This Canadian horror film may entice John Carpenter fans into watching its beautifully disgusting practical affects and survival horror-esque set up, but “The Void’s” suicidal storytelling and terrible character dynamics annihilates any chance of entertainment value.
Directed and written by Steven Kostanski and Jeremy Gillespie, the film is advertised as this: Cloaked, cult-like figures trap a policer officer (Aaron Poole) and several patients in a noticeably understaffed hospital inhabited by grotesque creatures.
Mysterious cult, gore, and monsters—the plot sounds like every horror fans’ wet dream. Unfortunately, “The Void” only shines visually. Unlike John Carpenter’s classic “The Thing,” this film lacks an engrossing story to compliment the raging gushes of guts, blood and deformities. While it does offer a blast of nostalgia to 1980s horror fans, it slowly kills itself by not providing any coherent exposition. By the time the movie is over, many will question what they spent an hour and a half of their lives watching.

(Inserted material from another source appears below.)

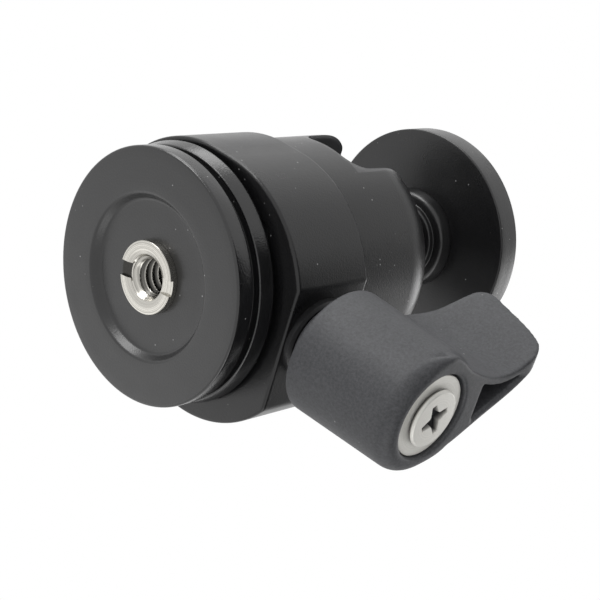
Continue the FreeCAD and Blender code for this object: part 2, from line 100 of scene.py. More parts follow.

The characters are as transparent as a piece of scratch paper. The film tries to set up emotional attachments between Aaron Poole’s character and Allison Fraser (Kathleen Munroe), but the dialogue never makes it far, avoiding the needed exposition to make people actually care about them.
The sinister cult figures are the most disappointing aspects of the film. When they show up on screen, they serve their purpose. They are beyond frightening. Their white cloaks with blank triangle on them give off the presence of something inhuman—something beyond the realm of mankind. However, they are wasted potential. While the film centers on a fragmented storyline and disinteresting characters, the hooded figures are waiting off-screen.
As for the other characters, they served as nothing more than cannon fodder, used to showcase the “goregasmic” practical affects as they die in squeamish ways.
Speaking of practical effects, “The Void” lives up to its promise, giving gore enthusiasts a joyride of missing anatomical parts and bloody violence. Any source of entertainment is found in the film’s refreshing 1980s depiction of horror.
Nevertheless, “The Void” is a messy piece of work—no pun intended. The story is boring. You do not care about the people, not even those you should feel sympathetic towards. The characters that carried value were expendable in the eyes of the movie. The ending is disappointing. It was terrible—leaving no questions answered. The worse part about it was its lackluster attempt to set up for a sequel, one I will not being seeing.
“The Void” is a disappointment. Those who are able to ignore its awkward and dry dialogue, frustratingly boring storyline, and ghostly characters can appreciate the film’s bloody good practical effects.
I will say that “The Void” is a forgettable black hole of wasted potential and is not worth your time.